In Saltzman’s debut procedural thriller, two Brooklyn patrolmen are upgraded to plainclothes officers to work a variety of cases and declare war against crime.
A routine traffic stop turns cops Bobby Salter and Vinny Serpintino into media darlings when they arrest two notorious drug suppliers and recover close to $2.5 million in laundered money. Their transfer to the plainclothes squad to stop a string of armed robberies increases the amount of lawbreaking they come across in New York. Before long, they’re facing murdered gang members, a rapist/murderer, gunrunners and a possible assassination. Saltzman’s novel is just as much about the criminals as it is the cops, if not more so. Most officers in Bobby and Vinny’s squad are provided an engaging back story—e.g., Angel, the sole female, who’s openly gay—but so are the members of the gang BoB (Band of Brothers), most notably the leader, Cha Cha.

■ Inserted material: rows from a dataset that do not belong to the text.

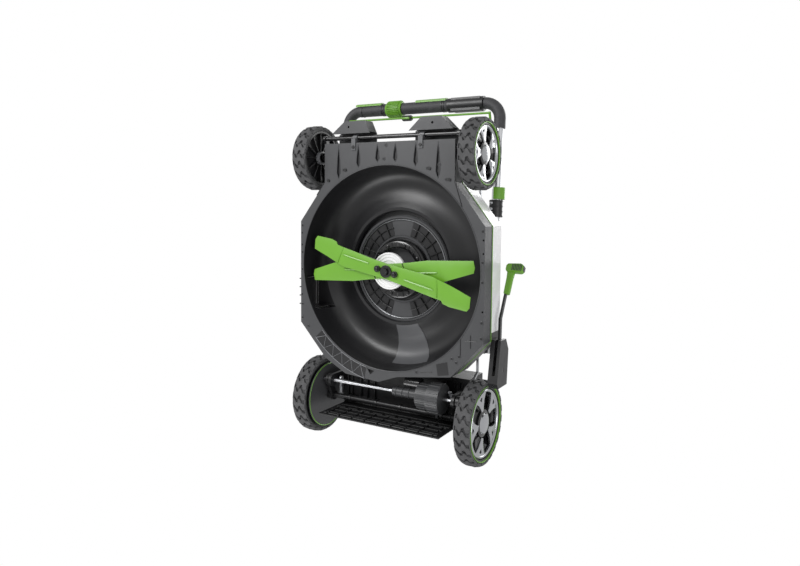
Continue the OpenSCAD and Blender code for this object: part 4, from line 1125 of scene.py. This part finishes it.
def make_gear_flutes():
    """Cooling flutes round both drums of the drive's gear case, and rings on its neck."""
    shaft = middle("drive_shaft")
    rings = []
    for radius, start, stop in ((0.0340, 0.096, 0.127), (0.0400, 0.131, 0.163)):
        rib = rounded(slab((radius - 0.001, -0.0016, start), (radius + 0.0024, 0.0016, stop)), 0.0008, 1)
        rings.append(ring_of(rib, 22))
    for x in (0.020, 0.040, 0.060):
        rings.append(lathe([(0.0125, x), (0.0148, x + 0.001), (0.0148, x + 0.004), (0.0125, x + 0.005)], 32))
    flutes = joined(rings)
    flutes.data.transform(Matrix.Translation((0, shaft.y, shaft.z)) @ ALONG_X)
    return flutes


def make_axle_collars():
    """Turned collars along the rear tie rod."""
    hub = middle("rear_left_tyre")
    parts = []
    for x, r in ((-0.150, 0.0095), (-0.060, 0.0088), (0.020, 0.0088), (0.150, 0.0095), (0.176, 0.0092)):
        parts.append(lathe([(0.0068, -0.004), (r, -0.004), (r, 0.004), (0.0068, 0.004)], 32,
                           Matrix.Translation((x, hub.y, hub.z)) @ ALONG_X))
    return joined([rounded(p, 0.0008, 1) for p in parts])


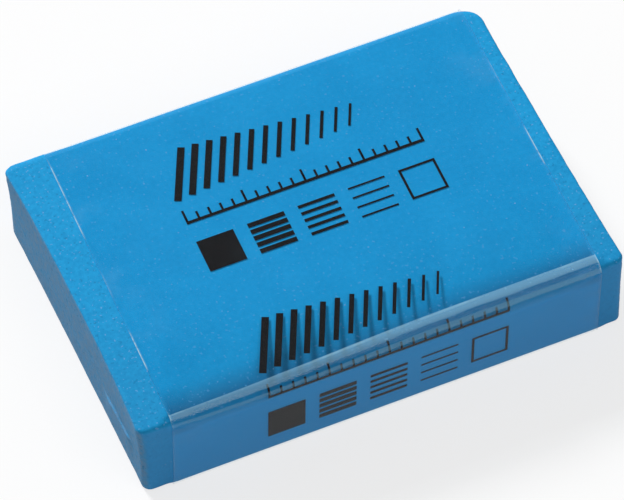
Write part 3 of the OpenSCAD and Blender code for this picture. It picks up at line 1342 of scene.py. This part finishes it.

Not that the cops are nondescript, but they sometimes feel interchangeable: Officers move to other precincts, they retire or are killed, and Bobby is the only constant, having a significant role in all the cases. The shifting of characters or job locales allows for fresh settings, as well as an impressive range of crimes to tackle, but it also brightens the spotlight on the ever-present Bobby while most of his fellow law enforcers fade into the background. Meanwhile, the impressive depiction of the criminals is more distinctive: It’s difficult not to sympathize with Cha Cha, who deals in drugs, prostitution and murder, as he helplessly watches his soldiers being systematically eliminated; the rapist/murderer has an unsettling but unquestionably riveting perspective; and while Bobby and Vinny are rarely called by their titular nicknames, the villains sport garish but amusing sobriquets—e.g., D’Cool, Skunk and Caveman. Bobby, however, holds his own; even when two cadets are sent undercover to infiltrate a gang selling guns, they’re always sure to check in with Bobby, the cop who’s clearly spearheading the investigation.
A motley assortment of bad guys will have readers struggling to remember the good guys, but in the end, the persistently solid hero prevails.